LMI Seminar: Interferometric Imaging of Neural Signals

Prof. Daniel Palanker, Stanford University, CA

27 May 2020, 17:00 
Zoom: https://zoom.us/j/97468947906 
LMI Seminar

Zoom: https://zoom.us/j/97468947906

 

Abstract:

Nanometer-scale cellular deformations associated with changes of cell potential can reveal the underlying physiological activity. Using common-path quantitative phase microscope with a fast camera, we imaged cellular deformations of up to 3nm (0.9mrad) during the action potential in spiking HEK cells, and about 1nm in primary cortical neurons. The spike-triggered average movies reveal action potentials propagating across cells and along dendrites and axons, with time course matching the intracellular electrical recordings. Cellular deformations can be explained by dependence of the membrane tension on trans-membrane voltage. 

 

Similarly, phase-resolved OCT can reveal changes in the shape of photoreceptors under light stimulus. Using a line-scan spectral domain OCT with adaptive optics, we observed that cone outer segments exhibit rapid axial contraction (7 – 40nm) after the stimulus, followed by a gradual swelling (50 – 400nm), which saturates within ~500ms.
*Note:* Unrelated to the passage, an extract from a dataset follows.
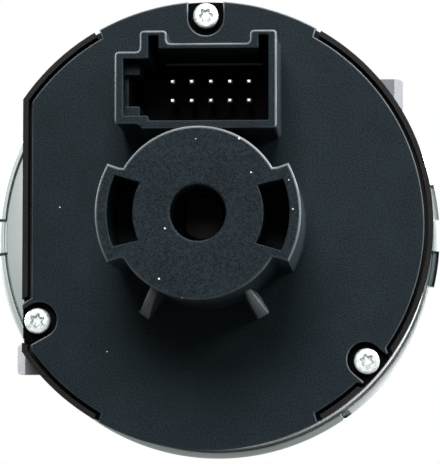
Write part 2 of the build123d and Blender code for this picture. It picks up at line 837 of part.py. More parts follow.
# Fascia: black dished ring with a well for the knob and two tell-tale windows
fascia_radius = bezel_bore - slide_gap
lens_points = [polar(guide_leg_circle, angle) for angle in lens_angles]
with BuildPart() as fascia:
    with BuildSketch(Plane.XY):
        with BuildLine():
            Polyline(
                (well_radius, -fascia_face),
                (fascia_radius, -fascia_face),
                (fascia_radius, -bezel_flange),
                (fascia_radius - 1.0, -bezel_flange),
                (fascia_radius - 1.0, -fascia_face + fascia_thickness),
                (well_radius + well_wall, -fascia_face + fascia_thickness),
                (well_radius + well_wall, -well_floor + fascia_thickness),
                (well_hole_radius, -well_floor + fascia_thickness),
                (well_hole_radius, -well_floor),
                (well_radius, -well_floor),
                close=True,
            )
        make_face()
    revolve(axis=Axis.Y)
    with BuildSketch(across(-fascia_face)):
        with Locations(*lens_points):
            Circle(lens_radius + 0.03)
    extrude(amount=fascia_thickness, mode=Mode.SUBTRACT)
fascia.part.label = "fascia"

guide_front = -fascia_face + fascia_thickness + 0.1
with BuildPart() as light_guide:
    with BuildSketch(across(guide_front)):
        Circle(guide_outer_radius)
        Circle(guide_inner_radius, mode=Mode.SUBTRACT)
    extrude(amount=guide_thickness)
    with BuildSketch(across(guide_front + guide_thickness)):
        for angle in guide_leg_angles:
            with Locations(polar(guide_leg_circle, angle)):
                Circle(guide_leg_radius)
    extrude(amount=board_front - lamp_height - 0.3 - guide_front - guide_thickness)
light_guide.part.label = "light_guide"


def tell_tale(point):
    """Small domed window in the fascia."""
    with BuildPart() as lens:
        with BuildSketch(across(-fascia_face)):
            with Locations(point):
                Circle(lens_radius)
        extrude(amount=fascia_thickness)
        chamfer(lens.edges().group_by(Axis.Y)[0], length=0.15)
    return lens.part


fog_lens_front = tell_tale(lens_points[0])
fog_lens_front.label = "fog_lens_front"
fog_lens_rear = tell_tale(lens_points[1])
fog_lens_rear.label = "fog_lens_rear"

# Knob: hollow cap with a grip bar, two release dogs and a socket for the shaft
dog_end = cam_front - dog_rest_gap
with BuildPart() as knob_cap:
    with BuildSketch(across(-knob_front)):
        Circle(knob_radius)
    extrude(amount=knob_front - knob_skirt)
    chamfer(knob_cap.edges().group_by(Axis.Y)[0], length=0.8)
    with BuildSketch(across(-knob_front)):
        RectangleRounded(grip_width, 2 * knob_radius - 2.4, 2.2)
    extrude(amount=-grip_height, taper=4)
    fillet(knob_cap.edges().group_by(Axis.Y)[0], radius=0.8)
    with BuildSketch(across(-knob_cavity_depth)):
        Circle(knob_cavity_radius)
    extrude(amount=knob_cavity_depth - knob_skirt, mode=Mode.SUBTRACT)
    with BuildSketch(across(-knob_cavity_depth - 0.1)):
        for middle in (90, 270):
            add(ring_sector(dog_inner_radius, dog_outer_radius, middle, dog_half_angle))
    extrude(amount=dog_end + knob_cavity_depth + 0.1)
    with BuildSketch(across(shaft_front)):
        add(flatted_disc(shaft_radius + 0.02, shaft_flat + 0.02))
    extrude(amount=-shaft_front - knob_cavity_depth, mode=Mode.SUBTRACT)
    with BuildSketch(across(-knob_front - grip_height)):
        with Locations((0, knob_radius - 1.2 - 1.6 - pointer_length / 2)):
            Rectangle(pointer_width + 0.06, pointer_length + 0.06)
    extrude(amount=pointer_thickness, mode=Mode.SUBTRACT)
knob_cap.part.label = "knob_cap"

with BuildPart() as knob_pointer:
    with BuildSketch(across(-knob_front - grip_height)):
        with Locations((0, knob_radius - 1.2 - 1.6 - pointer_length / 2)):
            Rectangle(pointer_width, pointer_length)
    extrude(amount=pointer_thickness)
knob_pointer.part.label = "knob_pointer"

with BuildPart() as knob_ring:
    with BuildSketch(across(-knob_skirt - knob_ring_depth)):
        Circle(knob_ring_radius)
        Circle(knob_radius + 0.03, mode=Mode.SUBTRACT)
    extrude(amount=knob_ring_depth)
    front_edges = knob_ring.edges().group_by(Axis.Y)[0].sort_by(SortBy.RADIUS)
    fillet(front_edges[-1], radius=0.9)
knob_ring.part.label = "knob_ring"

with BuildPart() as push_spring:
    spring_length = knob_cavity_depth + sleeve_front - 2 * push_spring_wire
    with BuildLine() as coil:
        Helix(
            pitch=spring_length / push_spring_turns,
            height=spring_length,
            radius=push_spring_radius,
            center=(0, -knob_cavity_depth + push_spring_wire, 0),
            direction=(0, 1, 0),
        )
    with BuildSketch(Plane(origin=coil.line @ 0, z_dir=coil.line % 0)):
        RegularPolygon(push_spring_wire, 6)
    sweep()
push_spring.part.label = "push_spring"

pieces = [
    rear_cover.part, housing.part, cover_screws.part, circuit_board.part, lamps.part, board_chips.part,
    connector_base.part, connector_pins.part, release_cam.part, lock_bolt_upper, lock_bolt_lower,
    bolt_spring_upper, bolt_spring_lower, rotor.part, rotor_wipers.part, detent_spring.part,
    pull_sleeve.part, knob_shaft.part, retaining_clip.part, fog_carriage.part, carriage_brush.part,
    fog_contacts.part, pull_detent.part, bezel_ring.part, fascia.part, light_guide.part,
    fog_lens_front, fog_lens_rear, knob_cap.part, knob_pointer.part, knob_ring.part, push_spring.part,
]
os.makedirs("parts", exist_ok=True)
for piece in pieces:
    export_step(piece, f"parts/{piece.label}.step")
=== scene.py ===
import math

import bmesh
import bpy
import numpy as np
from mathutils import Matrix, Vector
from mathutils.geometry import tessellate_polygon


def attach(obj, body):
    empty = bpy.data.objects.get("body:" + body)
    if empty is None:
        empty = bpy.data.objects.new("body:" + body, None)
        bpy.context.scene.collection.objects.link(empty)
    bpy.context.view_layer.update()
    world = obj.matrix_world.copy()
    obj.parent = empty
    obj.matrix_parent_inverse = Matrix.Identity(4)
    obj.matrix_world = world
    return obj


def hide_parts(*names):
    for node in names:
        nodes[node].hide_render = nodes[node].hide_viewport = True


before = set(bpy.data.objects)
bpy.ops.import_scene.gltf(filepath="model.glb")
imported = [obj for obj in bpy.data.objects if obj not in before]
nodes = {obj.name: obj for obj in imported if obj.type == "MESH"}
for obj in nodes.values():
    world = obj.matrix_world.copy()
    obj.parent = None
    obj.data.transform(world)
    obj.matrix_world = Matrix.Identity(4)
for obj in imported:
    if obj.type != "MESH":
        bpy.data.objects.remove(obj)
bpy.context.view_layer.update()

# Camera: a long lens behind the switch, a little to the right of its axis and below it,
# aimed near the middle of the rear cover, for a picture of 440 by 464 pixels.
PICTURE_HEIGHT = 464
SENSOR = 36.0
COVER_LEVEL = 0.025
CAMERA_PLACE = Vector((-0.0200, 0.355, -0.0240))
CAMERA_AIM = Vector((-0.00170, COVER_LEVEL, -0.00105))
PIXEL_AT_COVER = 0.0001353

sight = CAMERA_AIM - CAMERA_PLACE
camera_data = bpy.data.cameras.new("view")
camera_data.sensor_width = SENSOR
camera_data.lens = sight.length / PIXEL_AT_COVER * SENSOR / PICTURE_HEIGHT
camera_data.clip_start = 0.01
camera = bpy.data.objects.new("view", camera_data)
camera.location = CAMERA_PLACE
camera.rotation_euler = sight.to_track_quat("-Z", "Y").to_euler()
bpy.context.scene.collection.objects.link(camera)
bpy.context.scene.camera = camera


# Housing: an open barrel moulded in black glass-filled plastic, with a flat on one side and
# windows for the locking bolts. Every other piece is pressed, clipped or screwed into it.
class Value:
    """A number on a shader socket, so that sums of numbers are written as sums."""

    def __init__(self, maker, socket):
        self.maker = maker
        self.socket = socket

    def combine(self, operation, first, second):
        """The sum, difference or product of two values or numbers."""
        return self.maker.node("ShaderNodeMath", {"operation": operation}, {0: first, 1: second})

    def __add__(self, other):
        return self.combine("ADD", self, other)

    def __radd__(self, other):
        return self.combine("ADD", other, self)

    def __sub__(self, other):
        return self.combine("SUBTRACT", self, other)

    def __rsub__(self, other):
        return self.combine("SUBTRACT", other, self)

    def __mul__(self, other):
        return self.combine("MULTIPLY", self, other)

    def __rmul__(self, other):
        return self.combine("MULTIPLY", other, self)

    def clamped(self):
        """The same value, kept from 0 to 1."""
        return self.maker.node("ShaderNodeClamp", {}, {"Value": self})


class NodeMaker:
    """Makes the nodes of one node tree, of a material or of the world."""

    def __init__(self, tree):
        self.tree = tree

    def node(self, kind, settings, inputs, output=0):
        """Makes one node: its settings come first, then the value or link of each socket."""
        made = self.tree.nodes.new(kind)
        for name, setting in settings.items():
            setattr(made, name, setting)
        for name, value in inputs.items():
            self.feed(made.inputs[name], value)
        return Value(self, made.outputs[output])

    def feed(self, socket, value):
        """Links a socket to a value, or sets the number on it."""
        if isinstance(value, Value):
            self.tree.links.new(value.socket, socket)
        else:
            socket.default_value = value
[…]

Latency of the rapid contraction and its scaling with the stimulus irradiance are consistent with the early receptor potential, associated with the charge movement across the outer segment disc membranes during photoisomerization. 

 

Label-free optical monitoring of neural activity relates function to structure, and should greatly improve our functional imaging capabilities in neuroscience in general and in ophthalmology, in particular.